ROANOKE TIMES

                         Roanoke Times
                 Copyright (c) 1995, Landmark Communications, Inc.

DATE: SUNDAY, February 19, 1995                   TAG: 9502180033
SECTION: EDITORIAL                    PAGE: G2   EDITION: METRO 
SOURCE: 
DATELINE:                                 LENGTH: Medium


MAKING A FEDERAL CASE OF CRIME BILLS

PRESIDENT Clinton wants to preserve provisions in the 1994 crime bill that would establish crime-prevention programs and put more police on America's streets. He has promised to veto any effort to abort those programs.

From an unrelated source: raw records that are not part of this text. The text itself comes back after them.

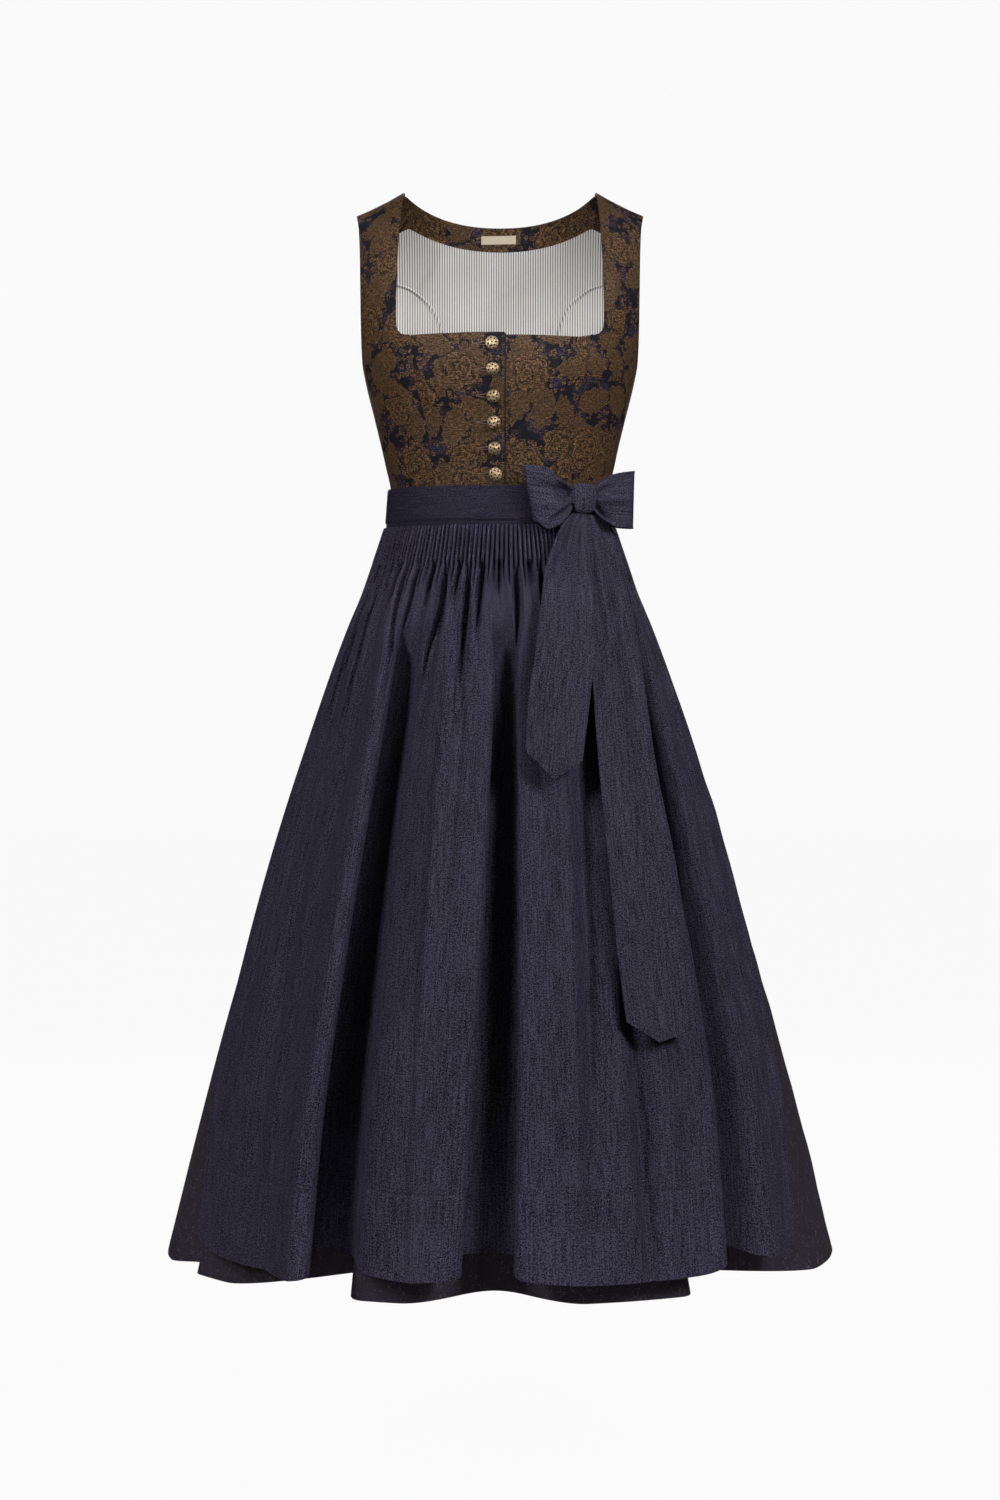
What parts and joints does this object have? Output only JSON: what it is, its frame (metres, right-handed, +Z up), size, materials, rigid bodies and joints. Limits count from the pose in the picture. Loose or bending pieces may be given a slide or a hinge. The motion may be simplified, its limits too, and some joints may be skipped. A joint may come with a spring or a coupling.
{
  "type": "dirndl",
  "caption": "Sleeveless dirndl: fitted floral brocade bodice with a square neck and ball buttons, full gathered skirt and smocked silk apron tied in a bow.",
  "frame": {"origin": "midway between the two neck points of the shoulder seams, where the shoulders carry the straps", "axes": "+Z up along the wearer's height, front of the dress towards -Y, +X towards the wearer's left"},
  "size_m": [0.7097, 0.6112, 1.1321],
  "materials": {
    "brocade": "bronze-brown floral jacquard weave with copper threads on a dark navy ground, soft sheen",
    "lining": "matt cotton with fine dark pinstripes",
    "label": "bare cream woven tape",
    "antique_brass": "antique brass, pierced and darkened in its recesses",
    "slub_silk": "slate-navy shot silk with vertical slubs, low sheen",
    "jacquard": "near-black plum jacquard, dull with faint lighter marks"
  },
  "bodies": {
    "root": {"bodice_front_right": "brocade", "bodice_front_left": "brocade", "bodice_side_front_left": "brocade", "bodice_side_front_right": "brocade", "bodice_side_back_left": "brocade", "bodice_side_back_right": "brocade", "bodice_centre_back": "brocade", "neck_facing": "brocade", "neck_label": "label", "lining_centre_back": "lining", "lining_side_back_left": "lining", "lining_side_back_right": "lining", "button_1": "antique_brass", "button_2": "antique_brass", "button_3": "antique_brass", "button_4": "antique_brass", "button_5": "antique_brass", "button_6": "antique_brass", "skirt_front": "jacquard", "skirt_back": "jacquard", "apron_panel": "slub_silk", "apron_waistband": "slub_silk", "apron_tie": "slub_silk", "bow_knot": "slub_silk", "bow_loop_centre": "slub_silk", "bow_loop_side": "slub_silk", "bow_tail_short": "slub_silk", "bow_tail_long": "slub_silk"}
  },
  "joints": []
}
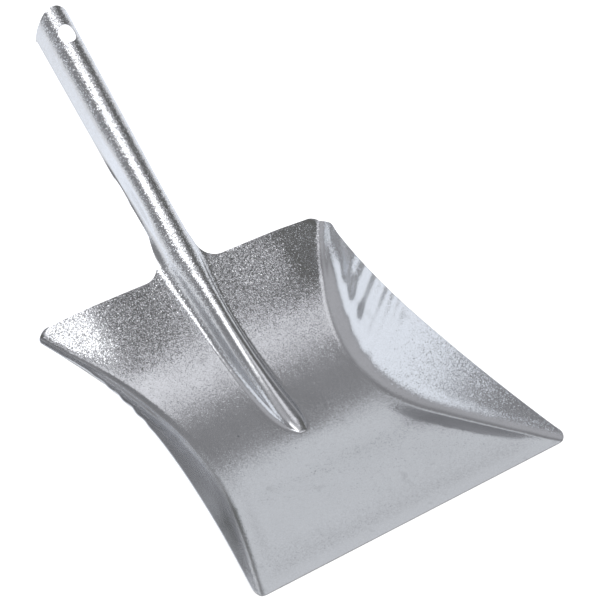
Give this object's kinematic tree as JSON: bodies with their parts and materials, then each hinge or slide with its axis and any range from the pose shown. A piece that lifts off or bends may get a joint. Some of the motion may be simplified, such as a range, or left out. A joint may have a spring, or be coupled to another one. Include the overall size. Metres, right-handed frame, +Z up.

Congressional Republicans want to replace them with block law-enforcement grants to local governments. Last week, the House passed a bill to that effect.

We have another idea.

Why spend $11.4 billion in federal money over the next five years on more police ($7.5 billion) and prevention programs ($3.9 billion), as Clinton and last year's bill would do, or $10 billion over five years on block grants to local governments, as this year's House bill would do?

Why not spend zero?

To quote from ourselves, in a July 1994 editorial lending tepid support to last year's bill:

"Members of Congress know perfectly well that prevention and punishment of crime - at least of street crime, the kind that makes law-abiding voters fearful - [rest] almost exclusively with localities and states. That doesn't stop lawmakers from making a federal case out of the problem - it does strike such a responsive chord with the electorate, after all."

Or to quote from Virginia Gov. George Allen, in a Washington speech that summer opposing the same bill:

" ... [T]he bill ignores a basic fact of life: The federal government has jurisdiction over just 5 percent of all crimes committed in our nation. The states have always had primary responsibility for keeping citizens safe, and any serious assault on crime must begin with them."

Allen also slammed the bill because of "its misplaced focus on crime 'prevention' - a euphemism for higher social-welfare spending." We supported the bill, with reservations, because more police properly deployed (especially in neighborhood partnerships), as well as some of those nasty old "social-welfare" programs, have a better track record for cutting crime than, say, building and populating ever more prisons.

But agreement neither with Allen's view nor with ours on those latter points is necessary for agreement on the first point: Crime control is basically a state and local responsibility. Precisely because federal responsibility for crime-fighting is marginal at most, federal crime bills tend to be unwieldy affairs, generated as much for political posturing as for any other reason.

Speaking of which, it is strange to see congressional Republicans, who last year attacked Clinton's legislation because it was too flexible in its definition of anti-crime measures, now insist that the funding should be made yet more flexible. Circumstances and needs do differ from place to place, but that's an argument for letting states and localities come up with their own anti-crime initiatives.

Not only are no-strings-attached law-enforcement grants old hat (they failed their test in the '70s). They also amount to cycling taxpayers' money through Washington (with a cut taken off the top) that could be as well left for state and local governments to raise in the first place.